I don't say these things because I feel guilty. I didn't create these systems, and god knows I don't know how to change them. I say this because I'm angry. I'm angry that this is how our world is structured. I'm angry that women in Thailand get cancer from making laptops like the one I'm typing this on. I'm angry that my being a vegetarian for twelve years did nothing to end factory farming. I'm angry that I can be the most conscientious consumer in the world and it won't to a damn thing to improve the lives of the people, animals and ecosystems that buckle under the collective weight of first world demand.

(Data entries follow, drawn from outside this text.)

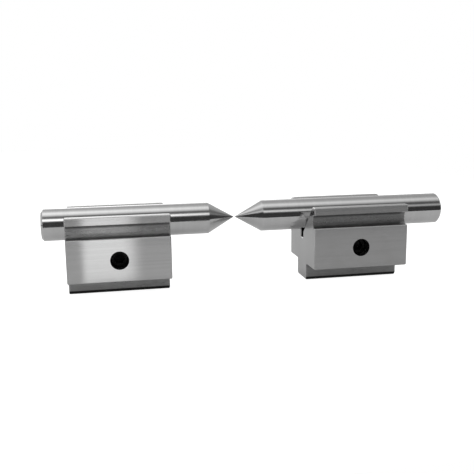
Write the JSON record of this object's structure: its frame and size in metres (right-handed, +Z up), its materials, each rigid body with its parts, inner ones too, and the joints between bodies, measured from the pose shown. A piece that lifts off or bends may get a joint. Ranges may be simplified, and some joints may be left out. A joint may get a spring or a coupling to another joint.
{
  "type": "v-block bench centers",
  "caption": "Matched pair of tongue-based V-block centers: plain cylindrical pins with sharp cones rest point to point in ground steel V-blocks.",
  "frame": {"origin": "under the middle of the set's overall length and depth, on the plane that both tongues stand on", "axes": "+X along the common axis of the two pins from the left unit to the right one, -Y the front, +Z up"},
  "size_m": [0.1656, 0.0342, 0.0333],
  "materials": {
    "ground_tool_steel": "surface-ground hardened tool steel, fine straight grinding lines, small broken edges",
    "polished_hardened_steel": "cylindrically ground and lapped hardened steel",
    "alnico_magnet": "ground cast alnico",
    "brass_sleeve": "turned brass",
    "black_oxide_steel": "black oxide, slightly oily"
  },
  "bodies": {
    "left_block": {"left_v_block": "ground_tool_steel", "left_magnet_sleeve": "brass_sleeve", "left_hold_down_magnet": "alnico_magnet", "left_front_set_screw": "black_oxide_steel", "left_rear_set_screw": "black_oxide_steel"},
    "left_pin": {"left_center_pin": "polished_hardened_steel"},
    "right_block": {"right_v_block": "ground_tool_steel", "right_magnet_sleeve": "brass_sleeve", "right_hold_down_magnet": "alnico_magnet", "right_front_set_screw": "black_oxide_steel", "right_rear_set_screw": "black_oxide_steel"},
    "right_pin": {"right_center_pin": "polished_hardened_steel"}
  },
  "joints": [
    {"name": "unit_spacing_slide", "type": "slide", "parent": "left_block", "child": "right_block", "axis": [1, 0, 0], "range_m": [-0.0003, 0.1]},
    {"name": "left_pin_spin", "type": "hinge", "parent": "left_block", "child": "left_pin", "pos_m": [-0.04465, 0, 0.027], "axis": [1, 0, 0], "continuous": true},
    {"name": "right_pin_spin", "type": "hinge", "parent": "right_block", "child": "right_pin", "pos_m": [0.0383, 0, 0.027], "axis": [1, 0, 0], "continuous": true}
  ]
}
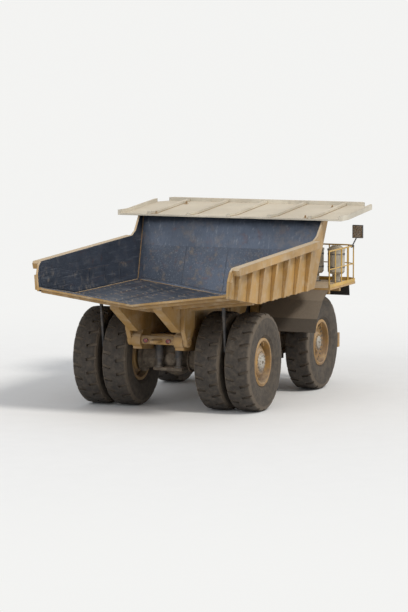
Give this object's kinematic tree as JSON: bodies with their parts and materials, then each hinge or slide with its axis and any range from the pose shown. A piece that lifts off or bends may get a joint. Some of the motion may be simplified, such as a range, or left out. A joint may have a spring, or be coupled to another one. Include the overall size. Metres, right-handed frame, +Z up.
{
  "type": "mining dump truck",
  "caption": "Rigid-frame mining dump truck with a tipping rock bed, cab canopy, telescopic hoists, steered front wheels and twin rear tyres.",
  "frame": {"origin": "on the ground, under the middle of the truck's overall length and width", "axes": "+X forward, +Y to the left, +Z up"},
  "size_m": [10.3, 6.88, 5.3],
  "materials": {
    "chassis_paint": "ochre paint, dusty, satin",
    "bed_paint": "ochre paint outside, worn bare blue-grey steel inside, dusty",
    "canopy_paint": "pale dusty ochre paint",
    "cab_paint": "dusty ochre paint",
    "dark_metal": "dark paint with dust and oil",
    "axle_metal": "dusty cast housing",
    "rod_chrome": "polished rod",
    "tyre": "dusty black rubber",
    "rim": "dusty ochre paint",
    "rail_paint": "yellow handrail paint, chipped",
    "glass": "dusty cab glass",
    "lamp_lens": "clear lamp lens",
    "lamp_red": "red lamp lens",
    "seat_cloth": "worn woven seat cover",
    "console_plastic": "grained moulding",
    "mirror_shell": "dusty black moulding"
  },
  "bodies": {
    "chassis": {"frame_rails": "chassis_paint", "frame_crossmembers": "chassis_paint", "bumper": "chassis_paint", "radiator_shell": "chassis_paint", "grille": "dark_metal", "powertrain": "dark_metal", "deck": "chassis_paint", "mud_guards": "dark_metal", "handrails": "rail_paint", "ladders": "rail_paint", "headlamps": "lamp_lens", "tail_lamps": "lamp_red", "tanks": "chassis_paint", "air_cleaners": "canopy_paint", "mirrors": "mirror_shell", "cab_walls": "cab_paint", "cab_roof": "cab_paint", "cab_glass": "glass", "cab_seat": "seat_cloth", "cab_console": "console_plastic", "struts": "dark_metal", "rear_axle": "axle_metal"},
    "bed": {"bed_floor": "bed_paint", "bed_sides": "bed_paint", "bed_front": "bed_paint", "bed_canopy": "canopy_paint", "rock_ejectors": "dark_metal"},
    "cab_door": {"cab_door": "cab_paint", "door_glass": "glass"},
    "tie_rod": {"tie_rod": "dark_metal"},
    "knuckle_left": {"knuckle_left": "axle_metal"},
    "wheel_front_left": {"front_tyre_left": "tyre", "front_rim_left": "rim"},
    "wheels_rear_left": {"rear_tyres_left": "tyre", "rear_rims_left": "rim"},
    "hoist_barrel_left": {"hoist_barrel_left": "dark_metal"},
    "hoist_stage_left": {"hoist_stage_left": "rod_chrome"},
    "hoist_rod_left": {"hoist_rod_left": "rod_chrome"},
    "knuckle_right": {"knuckle_right": "axle_metal"},
    "wheel_front_right": {"front_tyre_right": "tyre", "front_rim_right": "rim"},
    "wheels_rear_right": {"rear_tyres_right": "tyre", "rear_rims_right": "rim"},
    "hoist_barrel_right": {"hoist_barrel_right": "dark_metal"},
    "hoist_stage_right": {"hoist_stage_right": "rod_chrome"},
    "hoist_rod_right": {"hoist_rod_right": "rod_chrome"}
  },
  "joints": [
    {"name": "bed_tilt", "type": "hinge", "parent": "chassis", "child": "bed", "pos_m": [-3.24, 0, 1.98], "axis": [0, -1, 0], "range_deg": [0, 46]},
    {"name": "steer_left", "type": "hinge", "parent": "chassis", "child": "knuckle_left", "pos_m": [3, 1.4, 1.35], "axis": [0, 0, 1], "range_deg": [-35, 35]},
    {"name": "steer_right", "type": "hinge", "parent": "chassis", "child": "knuckle_right", "pos_m": [3, -1.4, 1.35], "axis": [0, 0, 1], "range_deg": [-35, 35]},
    {"name": "tie_rod_pin", "type": "hinge", "parent": "knuckle_left", "child": "tie_rod", "pos_m": [2.48, 1.4, 1.09], "axis": [0, 0, 1], "range_deg": [-35, 35]},
    {"name": "door_swing", "type": "hinge", "parent": "chassis", "child": "cab_door", "pos_m": [3.88, 2.074, 3.8], "axis": [0, 0, -1], "range_deg": [0, 75]},
    {"name": "wheel_front_left_roll", "type": "hinge", "parent": "knuckle_left", "child": "wheel_front_left", "pos_m": [3, 2.15, 1.35], "axis": [0, 1, 0], "continuous": true},
    {"name": "wheels_rear_left_roll", "type": "hinge", "parent": "chassis", "child": "wheels_rear_left", "pos_m": [-1.95, 1.8, 1.35], "axis": [0, 1, 0], "continuous": true},
    {"name": "hoist_left_swing", "type": "hinge", "parent": "chassis", "child": "hoist_barrel_left", "pos_m": [-0.9, 0.867, 1.15], "axis": [0, -1, 0], "range_deg": [0, 36.32]},
    {"name": "hoist_left_stage_slide", "type": "slide", "parent": "hoist_barrel_left", "child": "hoist_stage_left", "axis": [0.4383, 0, 0.8988], "range_m": [0, 0.954]},
    {"name": "hoist_left_rod_slide", "type": "slide", "parent": "hoist_stage_left", "child": "hoist_rod_left", "axis": [0.4383, 0, 0.8988], "range_m": [0, 0.954]},
    {"name": "wheel_front_right_roll", "type": "hinge", "parent": "knuckle_right", "child": "wheel_front_right", "pos_m": [3, -2.15, 1.35], "axis": [0, 1, 0], "continuous": true},
    {"name": "wheels_rear_right_roll", "type": "hinge", "parent": "chassis", "child": "wheels_rear_right", "pos_m": [-1.95, -1.8, 1.35], "axis": [0, 1, 0], "continuous": true},
    {"name": "hoist_right_swing", "type": "hinge", "parent": "chassis", "child": "hoist_barrel_right", "pos_m": [-0.9, -0.867, 1.15], "axis": [0, -1, 0], "range_deg": [0, 36.32]},
    {"name": "hoist_right_stage_slide", "type": "slide", "parent": "hoist_barrel_right", "child": "hoist_stage_right", "axis": [0.4383, 0, 0.8988], "range_m": [0, 0.954]},
    {"name": "hoist_right_rod_slide", "type": "slide", "parent": "hoist_stage_right", "child": "hoist_rod_right", "axis": [0.4383, 0, 0.8988], "range_m": [0, 0.954]}
  ],
  "couplings": [
    {"joint": "steer_right", "follows": "steer_left", "ratio": 1},
    {"joint": "tie_rod_pin", "follows": "steer_left", "ratio": -1},
    {"joint": "hoist_left_swing", "follows": "bed_tilt", "ratio": 0.78907},
    {"joint": "hoist_left_stage_slide", "follows": "bed_tilt", "m_per_rad": 1.1876},
    {"joint": "hoist_left_rod_slide", "follows": "bed_tilt", "m_per_rad": 1.1876},
    {"joint": "hoist_right_swing", "follows": "bed_tilt", "ratio": 0.78907},
    {"joint": "hoist_right_stage_slide", "follows": "bed_tilt", "m_per_rad": 1.1876},
    {"joint": "hoist_right_rod_slide", "follows": "bed_tilt", "m_per_rad": 1.1876}
  ]
}
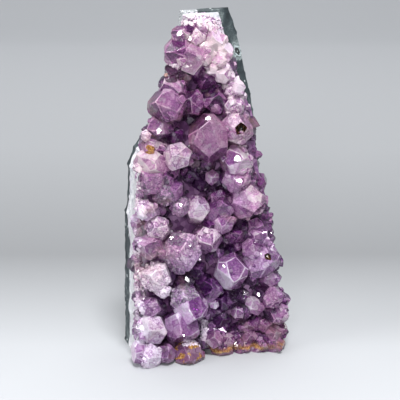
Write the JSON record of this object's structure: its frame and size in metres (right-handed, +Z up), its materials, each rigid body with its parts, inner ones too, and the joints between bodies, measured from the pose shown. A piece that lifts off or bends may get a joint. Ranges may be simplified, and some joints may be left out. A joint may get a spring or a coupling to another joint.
{
  "type": "amethyst cluster",
  "caption": "Amethyst cluster: a tapered wedge of geode wall, sawn to stand upright, with a dark basalt rind, a white quartz band and a crust of purple crystals on its front",
  "frame": {"origin": "on the cut base, at the middle of the cluster's bounding box in X and Y", "axes": "+Z is up, the crystals face -Y, and the basalt rind is at +Y"},
  "size_m": [0.0832, 0.0546, 0.1705],
  "materials": {
    "basalt_rind": "dark grey-green basalt, rough on the back and ground smooth where it is sawn",
    "quartz_band": "white milky quartz, sawn",
    "amethyst_crystals": "purple amethyst, translucent and glossy, pale where it is sawn"
  },
  "bodies": {
    "root": {"basalt_rind": "basalt_rind", "quartz_band": "quartz_band", "amethyst_crystals": "amethyst_crystals"}
  },
  "joints": []
}
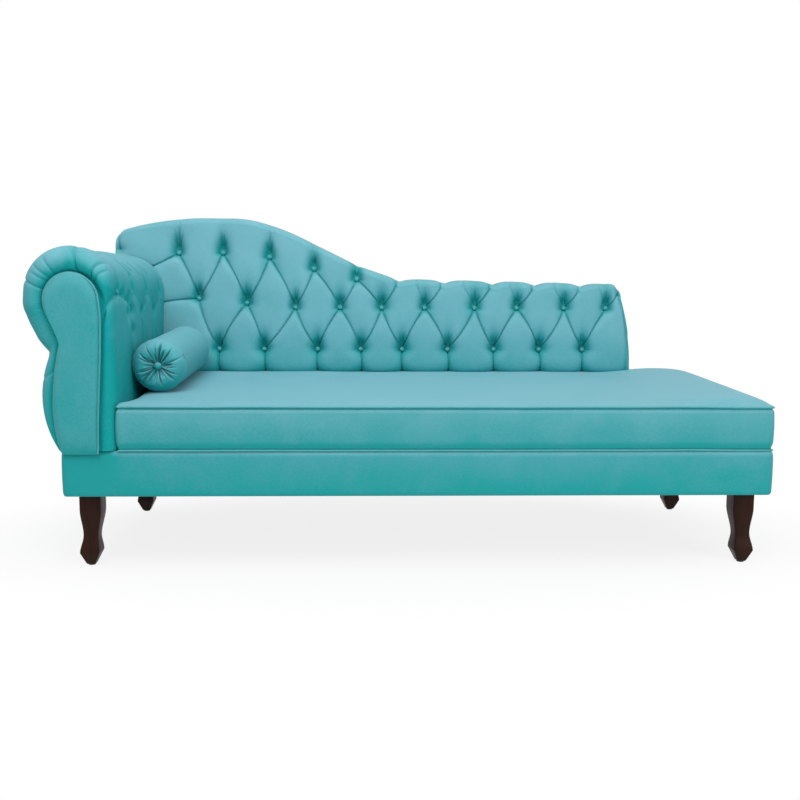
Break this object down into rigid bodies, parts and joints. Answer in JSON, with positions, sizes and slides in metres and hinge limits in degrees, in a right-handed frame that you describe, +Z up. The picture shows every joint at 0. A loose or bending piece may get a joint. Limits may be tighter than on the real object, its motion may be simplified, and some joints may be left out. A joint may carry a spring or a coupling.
{
  "type": "fainting couch",
  "caption": "One-arm fainting couch with a scroll arm, a deep-buttoned back that falls from high to low, a piped seat, wood legs and a loose bolster.",
  "frame": {"origin": "middle of the overall footprint, on the floor", "axes": "+X along the couch from its arm to its open end, +Y from the front to the back, +Z up"},
  "size_m": [1.849, 0.715, 0.908],
  "materials": {
    "turquoise_cloth": "matt velvet-like upholstery cloth with a soft sheen",
    "turquoise_piping": "self piping of the same cloth",
    "covered_button": "button covered in the same cloth",
    "dark_stained_wood": "very dark brown stain, satin",
    "pine": "planed, bare",
    "plywood": "sanded, bare",
    "foam": "open-cell foam",
    "webbing": "woven elastic webbing",
    "hessian": "coarse plain weave",
    "dust_cloth": "thin black non-woven cloth",
    "glide_plastic": "moulded, matt",
    "zinc_steel": "zinc plated"
  },
  "bodies": {
    "couch": {"base_front_rail": "pine", "base_rear_rail": "pine", "base_left_rail": "pine", "base_arm_rail": "pine", "base_right_rail": "pine", "base_cross_slats": "pine", "corner_blocks": "pine", "frame_screws": "zinc_steel", "webbing_cross": "webbing", "webbing_long": "webbing", "deck_cloth": "hessian", "dust_cover": "dust_cloth", "dust_cover_staples": "zinc_steel", "base_cover": "turquoise_cloth", "base_piping": "turquoise_piping", "leg_front_left": "dark_stained_wood", "leg_front_right": "dark_stained_wood", "leg_rear_left": "dark_stained_wood", "leg_rear_right": "dark_stained_wood", "leg_bolts": "zinc_steel", "leg_tee_nuts": "zinc_steel", "foot_glides": "glide_plastic", "seat_foam": "foam", "seat_cover": "turquoise_cloth", "seat_piping": "turquoise_piping", "arm_front_former": "plywood", "arm_rear_former": "plywood", "arm_slats": "pine", "arm_lining": "hessian", "arm_cover": "turquoise_cloth", "arm_rear_pad": "turquoise_cloth", "arm_buttons": "covered_button", "arm_facing_board": "plywood", "arm_facing_pad": "turquoise_cloth", "arm_facing_piping": "turquoise_piping", "back_sill": "pine", "back_sill_screws": "zinc_steel", "back_uprights": "pine", "back_top_rail": "pine", "back_board": "plywood", "back_foam": "foam", "back_cover": "turquoise_cloth", "back_buttons": "covered_button", "back_outside_cover": "turquoise_cloth"},
    "bolster": {"bolster_core": "foam", "bolster_cover": "turquoise_cloth", "bolster_buttons": "covered_button"}
  },
  "joints": [
    {"name": "bolster_lift", "type": "slide", "parent": "couch", "child": "bolster", "axis": [0, 0, 1], "range_m": [0, 0.5]}
  ]
}
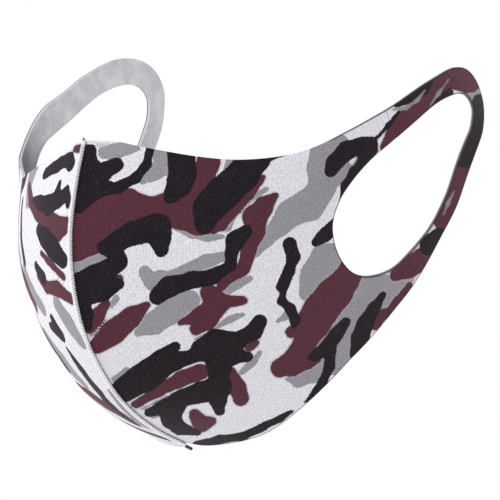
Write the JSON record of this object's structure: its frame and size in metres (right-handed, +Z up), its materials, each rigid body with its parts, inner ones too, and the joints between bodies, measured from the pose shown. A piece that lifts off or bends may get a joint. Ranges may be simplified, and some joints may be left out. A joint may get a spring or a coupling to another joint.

We can't see this. We can't feel it or think about it, because if each of us understood the full magnitude of the systems supporting us, we would go crazy. And if each one of us felt what was wrong on a personal level--if our child got cancer from a chemical factory's abandoned waste, if our beloved forest was clearcut to make room to grow soy--we would fight back. But we can't see the whole picture, and we can't articulate the deep, unsettling feeling we have that something is terribly, terribly wrong.

I don't have an answer. I don't have ten simple things you can do to make a difference. I'm tired of pushing towards the center, talking about compromise, gradual progress and effortless changes. I want to fight, but I don't know how or where. I want to see, but I don't really want to know or understand, because I'm scared that there won't be anything I can do to fix it.